The strategy proposes a number of initiatives for 2020-2025 that focus on:

  • Better coordination by immediately launching a study to work towards possibly creating a new European Centre on child sexual abuse. The centre would build upon best practices from similar centres around the world, such as the National Center for Missing and Exploited Children in the US, and it could receive reports of child abuse from companies, support prevention and help assist victims. In addition, cooperation with industry can continue through the EU Internet Forum and improving protection of children globally by promoting multi-stakeholder cooperation through the WePROTECT Global Alliance to End Child Sexual Exploitation Online is also a priority.


  • Prevention, addressing the fact that research into what motivates people to offend is scarce and fragmented, and the communication between research and practitioners is minimal. The Commission will work on setting up a prevention network, to support stronger research-practice links (especially on programmes for people who may fear they might offend) and create focused awareness-raising campaigns and media material.

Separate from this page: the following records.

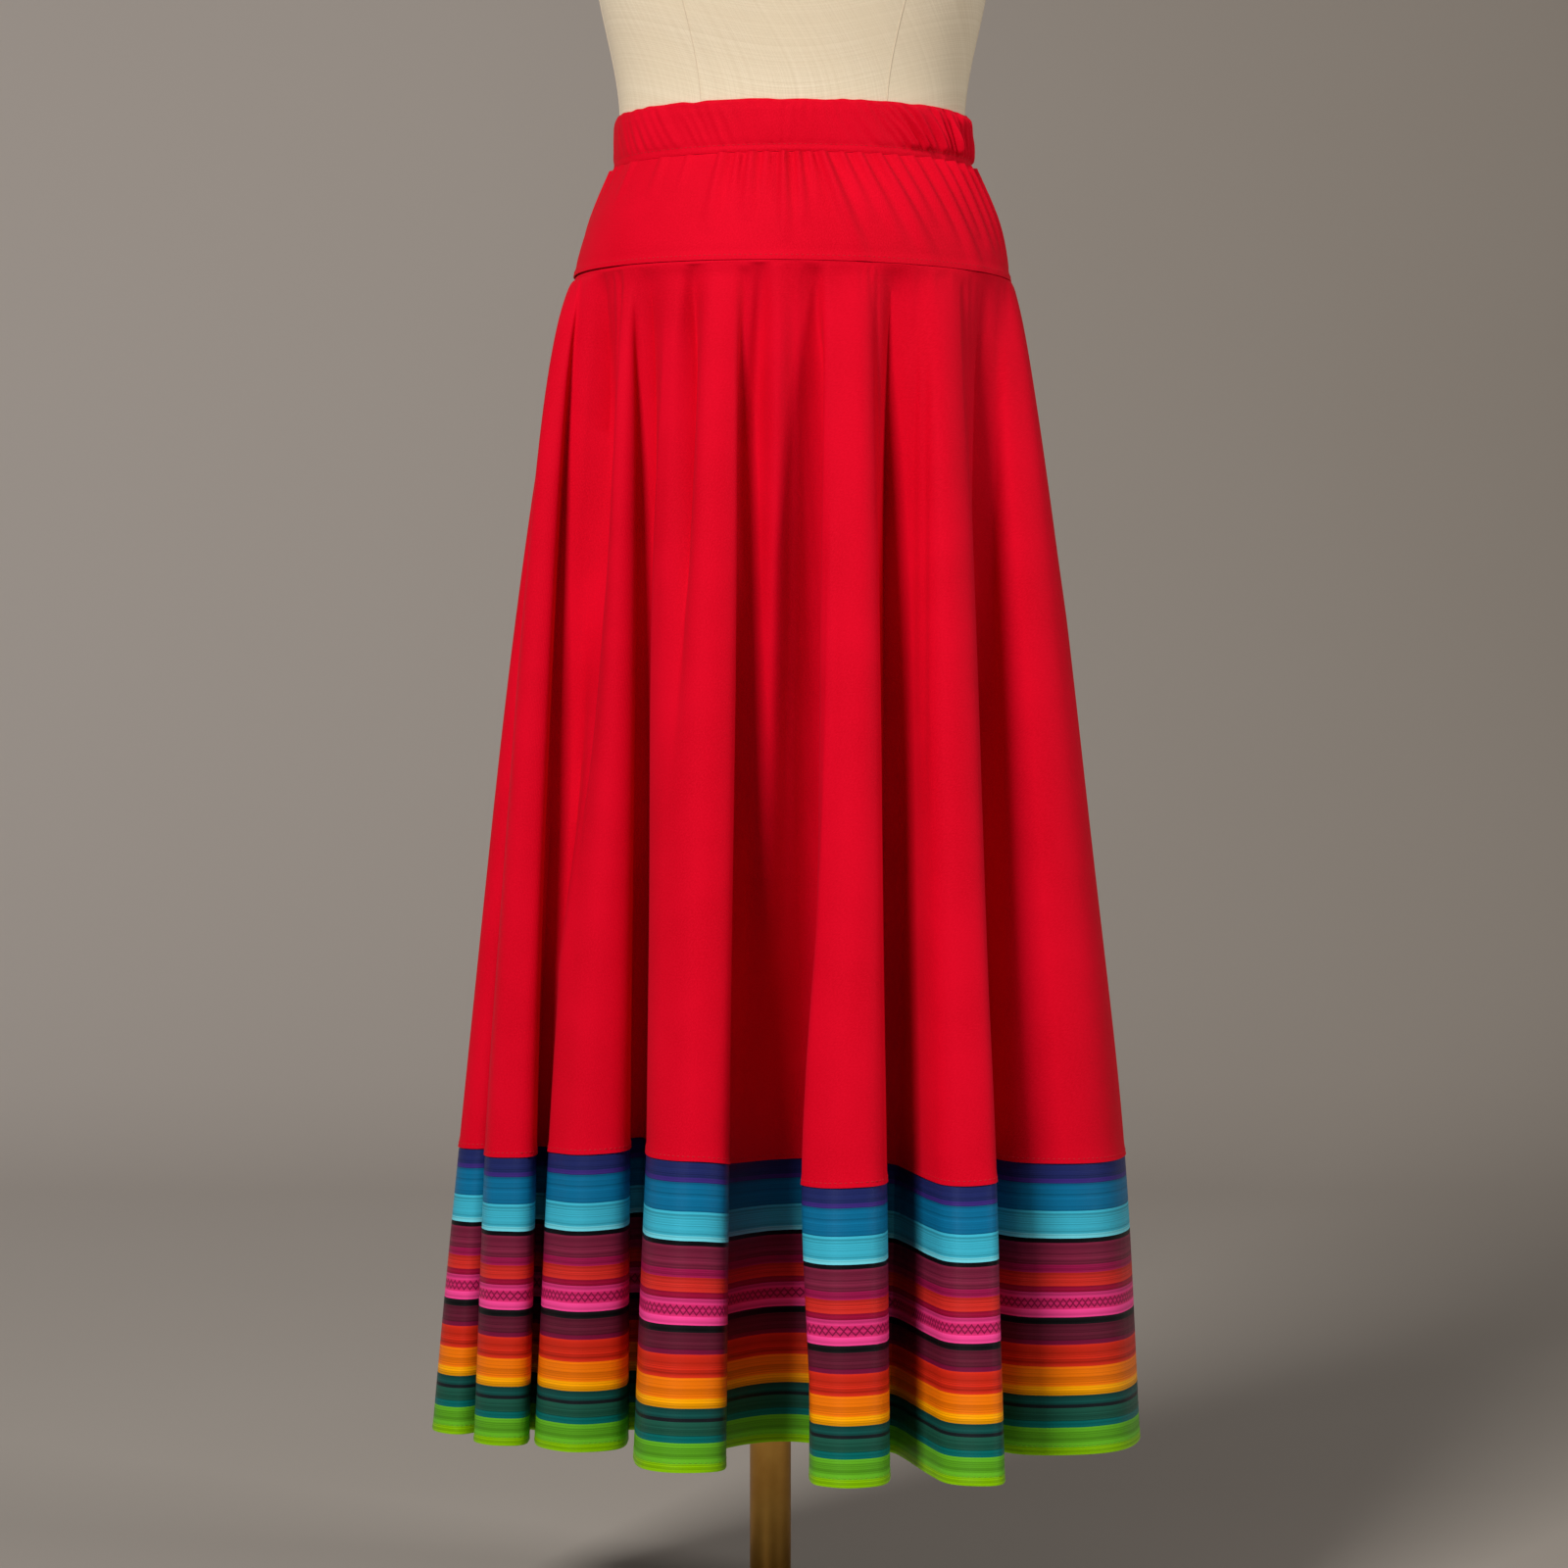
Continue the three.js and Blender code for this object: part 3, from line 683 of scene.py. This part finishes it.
def panel_middle(u, t):
    """A panel's middle and its level normals, which match the next panel's along their seam."""
    step = 0.002
    return flare_surface(u, t), level_normals(flare_surface(u + step, t) - flare_surface(u - step, t))


def near_edge(t_away, reach):
    """From 1 at an edge to 0 at the reach in mm, where t_away is how far away the edge is."""
    return ease(1 - t_away * FLARE_HEIGHT / reach)[..., None]


def flare_side(u, t, side):
    """One side of the red body, 1 outside and -1 inside; its lower edge laps over the striped band."""
    middle, out = panel_middle(u, t)
    edge = near_edge(BAND_T + RED_LAP_T - t, 7)
    return middle + out * (0.55 * edge + side * (KNIT / 2 + 0.12 * edge)), out


def band_side(u, t, side):
    """One side of the striped band; its top is tucked under the red edge and its hem is turned up."""
    middle, out = panel_middle(u, t)
    under, fold = near_edge(t - BAND_T + BAND_TUCK_T, 9), near_edge(1 - t, 7)
    round_off = np.clip((1 - t) * FLARE_HEIGHT / 0.8, 0.35, 1)[..., None]
    return middle + out * (side * (SATIN / 2 + 0.3 * fold) * round_off - 0.75 * under), out


def cloth(name, node, outer, inner, uv, material, closed=False):
    """A shell that stands for a node."""
    piece = shell(name, outer, inner, uv, material, closed)
    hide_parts(node)
    return piece


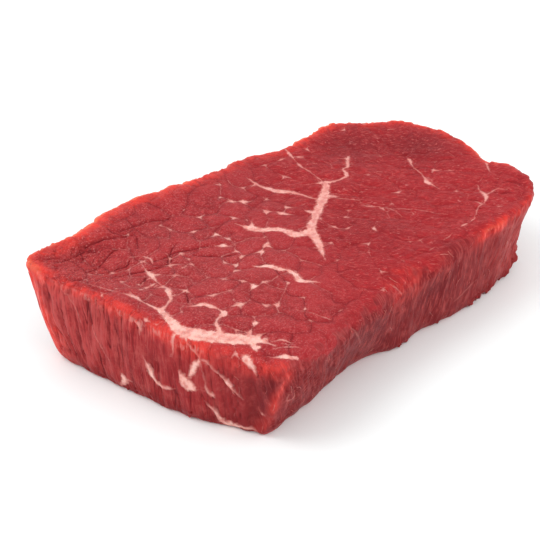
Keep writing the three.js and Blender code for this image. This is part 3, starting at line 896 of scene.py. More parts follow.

  • A strong legal framework that includes complete implementation of existing EU legislation on combating sexual abuse and exploitation of children (Directive 2011/93); identifying legislative gaps, best practices and priority actions; and considering new legislation, particularly to require online service providers to detect and report known sexual abuse material to public authorities.


  • Strengthened law enforcement response including an Innovation Hub and Lab to be set up by Europol; working towards the creation of a European Centre to counter child sexual abuse and funding to develop digital capabilities of law enforcement authorities in Member States.